Driving north from Contalmaison towards Pozieres, I visited two small cemeteries that are quite come way down a farm track. Sunken Road Cemetery and 2nd Canadian Cemetery, are from the final months of the Battle of the Somme, with most dating from September and October 1916. All of them are either Australian or Canadian from their advances up the Axis of the Somme.

Somehow today time had flown by and as I walked back to the car I noticed it was approaching 5pm so I headed back in the direction of the B&B, making a few stops along the way.

Just the other side of Pozieres I stopped at Mouquet Farm - Moo Cow to the Aussies- which had withstood attacks for more than a month before it could be captured on 16th September. Today it looks like your typical peaceful farm on the brow of a slight hill, so it is difficult to envisage it being such a thorn in the side of the Australian and Canadian forces who fought to capture it.
From here there was also a good view back across to the Thiepval Memorial.
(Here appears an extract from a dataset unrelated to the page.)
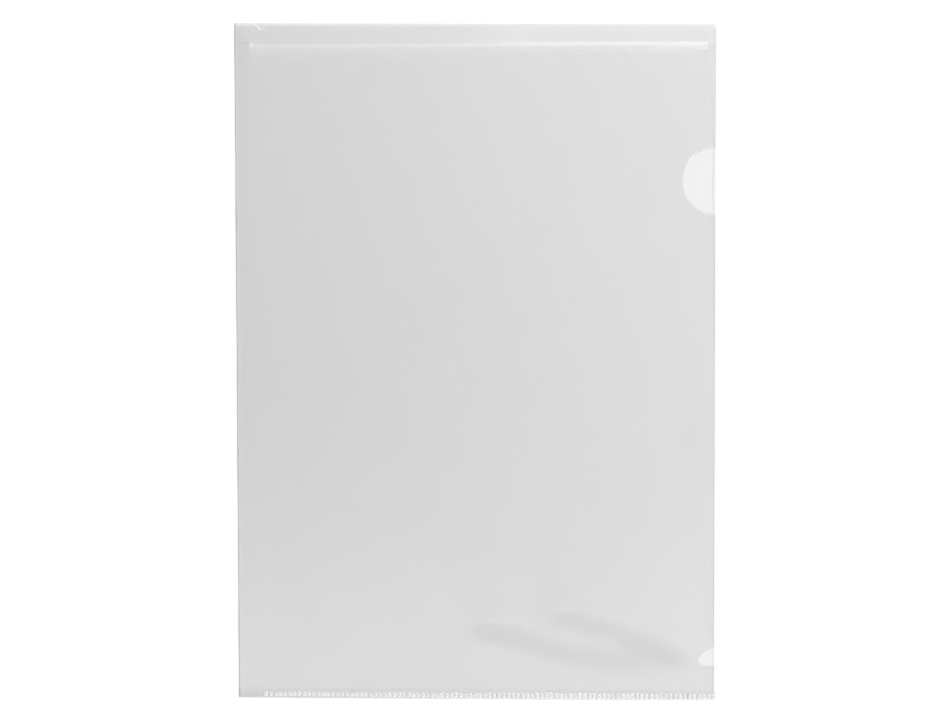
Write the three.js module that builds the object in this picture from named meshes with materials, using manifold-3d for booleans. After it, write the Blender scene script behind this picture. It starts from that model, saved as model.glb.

In Thiepval village, I stopped by the church to visit the memorial plaque to Carton de Wiart. This is relatively modern, placed since the year 2000, and I hadn't known about it until I came across it in the Holts' Guide. He was a remarkable figure, who commanded the 8th Gloucesters having lost his left hand in 1915, and survived being shot in the skull and ankle on the Somme. His career is amazing, spanning from the Boer War to the Second World War, where he escaped a prisoner of war camp.

My final stop was back in Courcelles where I am staying. The Communal Cemetery Extension here is largely filled with burials from towards the end of the Somme. The headstones here are surprisingly a terracotta brown. I have no idea why this is, but it does make them very striking.

And just like that, I'm at the end of my sixth day, with only one to go. My time here is absolutely flying by and I am finding it all so interesting. I think going into the tunnels of the Glory Hole will be one of the highlights of this trip, especially as it wasn't something I expected to be able to do.